Читаем Выход из лабиринта полностью

В лагерях, где я пробыл восемь лет (до того два года в тюрьмах), мне ни разу не приходила в голову мысль о самоубийстве. Каждый день был днем борьбы за жизнь; как же, ведя такой бой, думать об отказе от жизни? И была цель — выйти невредимым из испытаний и жила надежда: в полноте сил встретиться с любимыми людьми. Позднее, в ссылке «навечно», часто преобладало болезненное отношение тупика. Сознание было отравлено этим ощущением, особенно чувствительным, когда человеку перевалило за пятьдесят. Вероятно, в ссылке тяга к самоубийству не принимала бы порой маниакальные формы, если бы не отрава в буквальном смысле слова: я работал на очень вредном производственном участке, дышал целый день парами сернистого натра и других химических веществ, и в этой отравленной атмосфере выполнял тяжелую работу (одно время я ежедневно кувалдой разбивал около полутонны каменного сернистого натра, и это была только часть моего урока, который я перевыполнял). Порой, когда мерещилось, что жизнь окончилась еще до наступления смерти, меня охватывало самое опасное состояние духа: не продуманное (или еще продумываемое) решение покончить с собой, а бездумная тяга к самоубийству. Именно такая угроза нависала надо мной, когда я находился в ссылке в пустынной местности между Карагандой и Балхашем.

Но и в эти тяжкие дни можно было найти противоядие даже в окружающей действительности, а особенно в книгах. Самая работа, хоть она и подтачивала организм, одно время доставляла мне удовлетворение.

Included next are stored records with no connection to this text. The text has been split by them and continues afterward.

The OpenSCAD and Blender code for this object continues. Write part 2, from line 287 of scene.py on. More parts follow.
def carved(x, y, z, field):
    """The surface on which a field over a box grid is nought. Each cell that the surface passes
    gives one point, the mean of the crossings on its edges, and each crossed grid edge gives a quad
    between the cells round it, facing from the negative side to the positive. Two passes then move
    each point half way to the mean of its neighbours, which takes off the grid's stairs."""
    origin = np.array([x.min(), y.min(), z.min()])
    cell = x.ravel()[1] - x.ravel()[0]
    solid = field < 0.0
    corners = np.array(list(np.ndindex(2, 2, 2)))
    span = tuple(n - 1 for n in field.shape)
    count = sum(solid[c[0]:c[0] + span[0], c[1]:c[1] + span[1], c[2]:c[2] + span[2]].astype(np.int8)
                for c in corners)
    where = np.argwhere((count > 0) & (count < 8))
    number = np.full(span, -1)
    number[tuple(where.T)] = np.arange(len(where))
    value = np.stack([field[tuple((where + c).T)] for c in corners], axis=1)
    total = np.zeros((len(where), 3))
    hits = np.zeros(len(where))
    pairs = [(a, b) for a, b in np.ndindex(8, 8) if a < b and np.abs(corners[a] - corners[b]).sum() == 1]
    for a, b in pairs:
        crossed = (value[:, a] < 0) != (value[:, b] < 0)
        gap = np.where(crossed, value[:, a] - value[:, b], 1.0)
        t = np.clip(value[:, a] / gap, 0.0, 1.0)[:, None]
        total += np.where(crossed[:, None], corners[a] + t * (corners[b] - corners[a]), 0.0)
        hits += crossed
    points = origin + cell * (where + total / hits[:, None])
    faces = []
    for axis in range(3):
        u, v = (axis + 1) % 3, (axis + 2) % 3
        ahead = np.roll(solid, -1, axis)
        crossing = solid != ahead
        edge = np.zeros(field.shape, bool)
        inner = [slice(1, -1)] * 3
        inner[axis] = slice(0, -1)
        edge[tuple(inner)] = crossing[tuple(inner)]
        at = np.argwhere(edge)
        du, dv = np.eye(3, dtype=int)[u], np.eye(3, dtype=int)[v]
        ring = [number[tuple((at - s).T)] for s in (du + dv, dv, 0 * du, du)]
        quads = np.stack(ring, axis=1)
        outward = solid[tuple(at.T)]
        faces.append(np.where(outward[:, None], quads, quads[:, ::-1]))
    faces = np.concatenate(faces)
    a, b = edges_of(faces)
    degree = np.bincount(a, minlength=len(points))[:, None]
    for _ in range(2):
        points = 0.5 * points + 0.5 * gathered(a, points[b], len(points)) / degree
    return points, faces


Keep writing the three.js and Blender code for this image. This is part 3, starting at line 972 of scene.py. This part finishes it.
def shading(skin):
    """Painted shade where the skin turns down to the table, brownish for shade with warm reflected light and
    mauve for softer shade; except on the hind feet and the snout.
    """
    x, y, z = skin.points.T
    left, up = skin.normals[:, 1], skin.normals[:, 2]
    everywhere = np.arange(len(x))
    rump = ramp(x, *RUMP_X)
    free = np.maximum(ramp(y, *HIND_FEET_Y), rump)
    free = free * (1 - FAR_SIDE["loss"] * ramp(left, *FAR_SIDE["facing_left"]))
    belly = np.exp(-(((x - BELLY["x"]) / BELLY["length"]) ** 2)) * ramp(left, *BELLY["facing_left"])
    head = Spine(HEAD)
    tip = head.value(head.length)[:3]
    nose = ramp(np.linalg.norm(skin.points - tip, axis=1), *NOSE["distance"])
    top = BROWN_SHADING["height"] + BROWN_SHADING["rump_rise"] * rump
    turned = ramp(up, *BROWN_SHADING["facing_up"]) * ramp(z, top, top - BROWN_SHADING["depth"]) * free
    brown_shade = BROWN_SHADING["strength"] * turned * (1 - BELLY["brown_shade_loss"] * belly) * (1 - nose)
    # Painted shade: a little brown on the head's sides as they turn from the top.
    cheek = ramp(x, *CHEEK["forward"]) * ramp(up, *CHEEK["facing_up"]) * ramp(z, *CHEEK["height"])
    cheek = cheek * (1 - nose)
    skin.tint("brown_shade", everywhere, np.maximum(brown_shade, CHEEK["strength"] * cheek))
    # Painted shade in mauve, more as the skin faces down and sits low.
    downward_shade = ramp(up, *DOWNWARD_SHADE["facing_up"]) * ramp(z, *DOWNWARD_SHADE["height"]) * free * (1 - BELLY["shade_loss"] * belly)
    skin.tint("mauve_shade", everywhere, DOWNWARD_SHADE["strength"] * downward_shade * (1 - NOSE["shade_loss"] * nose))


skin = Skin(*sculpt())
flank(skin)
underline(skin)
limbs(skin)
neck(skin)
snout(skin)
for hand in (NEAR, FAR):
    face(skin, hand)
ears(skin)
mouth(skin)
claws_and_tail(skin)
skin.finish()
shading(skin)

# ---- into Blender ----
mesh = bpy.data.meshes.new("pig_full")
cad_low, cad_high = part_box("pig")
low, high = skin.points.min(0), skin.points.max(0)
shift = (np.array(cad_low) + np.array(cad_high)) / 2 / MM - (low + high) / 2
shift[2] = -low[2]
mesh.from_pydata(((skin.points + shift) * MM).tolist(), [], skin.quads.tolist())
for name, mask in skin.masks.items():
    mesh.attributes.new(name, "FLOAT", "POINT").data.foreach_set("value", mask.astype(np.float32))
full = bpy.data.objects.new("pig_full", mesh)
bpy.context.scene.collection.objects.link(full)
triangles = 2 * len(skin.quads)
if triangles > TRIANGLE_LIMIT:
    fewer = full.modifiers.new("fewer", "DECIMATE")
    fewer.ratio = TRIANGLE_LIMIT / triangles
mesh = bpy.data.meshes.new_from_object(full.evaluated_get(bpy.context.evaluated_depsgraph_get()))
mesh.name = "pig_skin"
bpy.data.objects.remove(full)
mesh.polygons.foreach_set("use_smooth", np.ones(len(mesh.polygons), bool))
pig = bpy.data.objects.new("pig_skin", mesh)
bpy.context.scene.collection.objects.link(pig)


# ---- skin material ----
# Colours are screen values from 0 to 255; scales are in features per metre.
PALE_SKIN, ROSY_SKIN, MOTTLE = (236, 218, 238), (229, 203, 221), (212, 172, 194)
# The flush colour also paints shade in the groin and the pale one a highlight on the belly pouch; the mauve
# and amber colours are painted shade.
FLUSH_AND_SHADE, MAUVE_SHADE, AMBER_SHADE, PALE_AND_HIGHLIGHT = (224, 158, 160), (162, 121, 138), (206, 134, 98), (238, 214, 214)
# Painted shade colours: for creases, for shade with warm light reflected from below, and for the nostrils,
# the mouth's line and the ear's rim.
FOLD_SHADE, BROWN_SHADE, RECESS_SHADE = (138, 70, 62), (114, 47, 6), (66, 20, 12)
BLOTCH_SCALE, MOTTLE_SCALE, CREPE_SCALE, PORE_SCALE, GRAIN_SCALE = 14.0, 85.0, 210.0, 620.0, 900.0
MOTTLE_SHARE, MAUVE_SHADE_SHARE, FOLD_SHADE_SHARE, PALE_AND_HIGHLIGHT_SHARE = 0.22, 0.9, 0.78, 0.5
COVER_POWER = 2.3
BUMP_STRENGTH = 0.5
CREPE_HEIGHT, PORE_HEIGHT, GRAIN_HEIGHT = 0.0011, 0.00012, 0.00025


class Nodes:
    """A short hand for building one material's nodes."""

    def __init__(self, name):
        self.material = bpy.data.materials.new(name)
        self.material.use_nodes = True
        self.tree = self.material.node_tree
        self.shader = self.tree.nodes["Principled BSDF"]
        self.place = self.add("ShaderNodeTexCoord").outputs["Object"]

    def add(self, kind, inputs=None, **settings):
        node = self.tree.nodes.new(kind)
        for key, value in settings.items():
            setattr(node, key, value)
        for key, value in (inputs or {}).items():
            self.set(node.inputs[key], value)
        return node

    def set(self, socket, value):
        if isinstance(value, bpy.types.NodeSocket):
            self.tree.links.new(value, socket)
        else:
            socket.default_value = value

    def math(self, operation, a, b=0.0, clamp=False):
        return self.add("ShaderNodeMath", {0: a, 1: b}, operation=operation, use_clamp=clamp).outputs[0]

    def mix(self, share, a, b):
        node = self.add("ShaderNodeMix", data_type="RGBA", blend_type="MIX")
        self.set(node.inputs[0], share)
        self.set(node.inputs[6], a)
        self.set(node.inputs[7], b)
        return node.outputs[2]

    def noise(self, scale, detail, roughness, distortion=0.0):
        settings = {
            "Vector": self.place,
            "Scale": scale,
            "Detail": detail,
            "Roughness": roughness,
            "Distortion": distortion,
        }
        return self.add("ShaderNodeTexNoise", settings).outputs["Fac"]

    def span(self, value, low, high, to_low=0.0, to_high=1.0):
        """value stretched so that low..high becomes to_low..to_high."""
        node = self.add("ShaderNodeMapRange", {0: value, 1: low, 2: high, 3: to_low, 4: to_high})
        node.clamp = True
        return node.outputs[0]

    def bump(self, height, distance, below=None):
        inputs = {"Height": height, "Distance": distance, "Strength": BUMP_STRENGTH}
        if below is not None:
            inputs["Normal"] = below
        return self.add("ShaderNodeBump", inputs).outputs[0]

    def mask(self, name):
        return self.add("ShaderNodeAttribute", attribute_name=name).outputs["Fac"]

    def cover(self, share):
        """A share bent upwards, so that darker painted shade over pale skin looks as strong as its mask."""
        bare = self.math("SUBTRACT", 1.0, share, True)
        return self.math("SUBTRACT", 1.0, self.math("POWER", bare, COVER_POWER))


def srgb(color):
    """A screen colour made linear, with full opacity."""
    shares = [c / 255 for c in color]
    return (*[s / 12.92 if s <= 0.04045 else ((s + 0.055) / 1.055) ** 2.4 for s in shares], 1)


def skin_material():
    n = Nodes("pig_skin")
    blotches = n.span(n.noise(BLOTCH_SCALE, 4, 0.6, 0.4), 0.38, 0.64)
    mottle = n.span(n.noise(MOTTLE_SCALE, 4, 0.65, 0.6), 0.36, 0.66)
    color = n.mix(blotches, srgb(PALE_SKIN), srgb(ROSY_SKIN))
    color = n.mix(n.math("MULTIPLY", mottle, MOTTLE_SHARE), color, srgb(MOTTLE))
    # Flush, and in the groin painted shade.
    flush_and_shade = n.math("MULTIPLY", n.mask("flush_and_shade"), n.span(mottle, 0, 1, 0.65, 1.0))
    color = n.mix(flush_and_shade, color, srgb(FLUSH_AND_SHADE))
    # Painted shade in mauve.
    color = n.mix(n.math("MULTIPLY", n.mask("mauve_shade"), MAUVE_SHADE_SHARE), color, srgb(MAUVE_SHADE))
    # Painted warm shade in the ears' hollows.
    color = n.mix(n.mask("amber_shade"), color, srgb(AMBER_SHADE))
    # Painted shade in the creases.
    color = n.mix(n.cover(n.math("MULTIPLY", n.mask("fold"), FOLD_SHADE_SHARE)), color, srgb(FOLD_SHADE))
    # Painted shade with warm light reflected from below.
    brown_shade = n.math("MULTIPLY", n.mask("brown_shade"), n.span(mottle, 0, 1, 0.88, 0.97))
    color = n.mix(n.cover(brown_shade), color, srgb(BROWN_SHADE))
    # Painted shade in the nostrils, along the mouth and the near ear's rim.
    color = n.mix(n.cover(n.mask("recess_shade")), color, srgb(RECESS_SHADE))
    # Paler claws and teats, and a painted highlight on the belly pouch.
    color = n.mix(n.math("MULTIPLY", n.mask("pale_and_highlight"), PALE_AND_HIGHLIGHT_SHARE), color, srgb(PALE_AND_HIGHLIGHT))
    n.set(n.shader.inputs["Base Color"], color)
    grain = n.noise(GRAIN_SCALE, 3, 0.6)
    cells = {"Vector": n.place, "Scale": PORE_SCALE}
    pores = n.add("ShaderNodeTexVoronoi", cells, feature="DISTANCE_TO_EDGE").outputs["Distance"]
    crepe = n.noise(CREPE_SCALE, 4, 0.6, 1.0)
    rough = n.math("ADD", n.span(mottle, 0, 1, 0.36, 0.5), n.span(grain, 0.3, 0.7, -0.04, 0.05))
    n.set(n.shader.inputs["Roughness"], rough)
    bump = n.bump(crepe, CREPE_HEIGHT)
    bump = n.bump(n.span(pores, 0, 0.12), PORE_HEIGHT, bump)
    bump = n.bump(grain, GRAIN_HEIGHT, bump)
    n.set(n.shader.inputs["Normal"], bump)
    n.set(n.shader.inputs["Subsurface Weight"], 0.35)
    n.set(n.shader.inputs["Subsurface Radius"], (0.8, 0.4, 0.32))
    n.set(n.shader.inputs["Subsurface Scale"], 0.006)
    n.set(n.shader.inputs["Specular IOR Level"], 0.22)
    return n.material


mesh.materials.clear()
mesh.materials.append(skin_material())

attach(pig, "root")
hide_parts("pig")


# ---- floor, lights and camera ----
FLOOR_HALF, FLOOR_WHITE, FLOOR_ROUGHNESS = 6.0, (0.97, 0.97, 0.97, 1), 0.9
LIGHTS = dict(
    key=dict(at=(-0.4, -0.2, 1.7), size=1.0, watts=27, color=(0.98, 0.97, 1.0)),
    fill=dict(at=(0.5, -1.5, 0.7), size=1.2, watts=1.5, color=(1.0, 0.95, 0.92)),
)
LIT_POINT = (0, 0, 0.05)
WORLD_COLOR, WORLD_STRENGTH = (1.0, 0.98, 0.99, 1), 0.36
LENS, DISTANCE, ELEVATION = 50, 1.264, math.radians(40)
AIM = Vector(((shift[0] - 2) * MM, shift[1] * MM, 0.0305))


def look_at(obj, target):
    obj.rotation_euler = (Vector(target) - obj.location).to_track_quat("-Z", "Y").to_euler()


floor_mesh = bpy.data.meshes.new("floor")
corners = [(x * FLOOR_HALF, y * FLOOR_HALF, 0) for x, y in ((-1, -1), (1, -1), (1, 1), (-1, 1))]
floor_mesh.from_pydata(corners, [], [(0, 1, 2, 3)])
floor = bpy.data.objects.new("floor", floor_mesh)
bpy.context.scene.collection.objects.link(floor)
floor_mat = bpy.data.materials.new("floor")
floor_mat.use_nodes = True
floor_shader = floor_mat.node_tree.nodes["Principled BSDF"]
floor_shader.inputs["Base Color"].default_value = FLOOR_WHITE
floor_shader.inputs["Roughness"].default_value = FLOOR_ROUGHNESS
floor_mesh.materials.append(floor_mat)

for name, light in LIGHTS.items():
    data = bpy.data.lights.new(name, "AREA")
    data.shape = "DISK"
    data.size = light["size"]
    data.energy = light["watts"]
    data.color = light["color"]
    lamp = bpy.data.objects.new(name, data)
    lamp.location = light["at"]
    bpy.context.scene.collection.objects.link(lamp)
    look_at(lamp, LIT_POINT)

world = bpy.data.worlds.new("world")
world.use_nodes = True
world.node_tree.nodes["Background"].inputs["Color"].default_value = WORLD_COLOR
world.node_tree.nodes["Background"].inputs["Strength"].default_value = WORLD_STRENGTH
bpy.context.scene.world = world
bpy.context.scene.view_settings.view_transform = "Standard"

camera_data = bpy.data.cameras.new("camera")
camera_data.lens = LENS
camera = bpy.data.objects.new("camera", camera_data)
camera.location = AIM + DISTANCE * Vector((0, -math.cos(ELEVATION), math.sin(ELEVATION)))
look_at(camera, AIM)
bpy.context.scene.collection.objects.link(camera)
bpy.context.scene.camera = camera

Все эти житейские перипетии не спасли бы меня в конечном счете от гибельного отчаяния в ссылке «навечно». Меня спасла жена. Она приезжала ко мне в центральный Казахстан, жила там подолгу (однажды почти год). Мы прожили там счастливые дни, там в рабочем бараке я под влиянием жены взялся за перо и мы вместе написали повесть. Действие этой вещи развертывалось, в частности, на той самой фабрике, где я работал, и даже близ того места, с которого, оставаясь один, я подумывал сброситься вниз. Ко мне приезжала дочь, и мы с нею совершали веселые прогулки по сопкам, проходили и мимо рокового шурфа, обыкновенной, пустой ямы.

Воистину жизнь цвела по ту сторону отчаяния!

Но задолго до встречи в пятидесятых годах с любимым человеком мне нужно было в одиночестве научиться отличать добро от зла. «Обучение» началось в 1940 году в Сухановском застенке, камера которого была таким местом, где влияние крайней формы изоляции, «сенсорной изоляции», представляло наибольшую опасность для заключенного. На моей психике это сказалось не к концу пребывания в Суханове (тогда я уже жил интенсивной внутренней жизнью), а в первый период. В мыслях я уже перевалил через хребет отчаяния, но на деле, ослабленный физическими страданиями, лишенный книг и прогулок, я в мертвой тишине голубой темницы погрузился в призрачное бытие.

Лишенный впечатлений — зрительных, слуховых, не говоря уже о пище для ума, — я по временам переставал быть самим собой. Так, по крайней мере, я теперь оцениваю те мнимые способы преодоления душной пустоты, к которым я прибег в сухановской камере осенью 1940 года. Я стал «дрессировать мух».

Снова, как тогда, когда я в предыдущей книге описывал пытки и когда поведал о своих колебаниях в тот период «следствия с пристрастием», я теперь испытываю внутреннее сопротивление и неловкость. Но, если бы я не стал говорить о неприятных сторонах и последствиях тюремного заключения и лагеря, то мое повествование в целом не было бы правдивым. Ведь я рассказываю о том, как я не сдался, говорю об условиях спасения личности, и такой рассказ может быть поучительным — именно если я скажу о слабости и смятении узника.

Итак, я «дрессировал мух». Попросту говоря, я выбирал из множества мух одну, отрывал крыло и наблюдал, как она прыгает, реагирует на шорохи, отыскивает «колодец» — бумажку, смоченную водой. Замечу, что в этом занятии не было какой-либо склонности к мучительству. Мне и в детстве были чужды, неприятны игры, причинявшие животным боль, мне чужд жестокий охотничий инстинкт. Может быть, признаком «нарушения нормы» как раз и было то, что в сухановской одиночке я относился к «дрессировке мух» как к безобидному, чистому эксперименту.

Спустя тридцать пять лет я могу восстановить в памяти подробности «дрессировки мух»; это свидетельствует о том, какое место эта странная игра занимала в психике заключенного. Он сам был похож на муху с оторванным крылом. Его именно так и дрессировали, чтобы он оставался жив, но не мог нормально передвигаться и при малейшем шорохе замирал.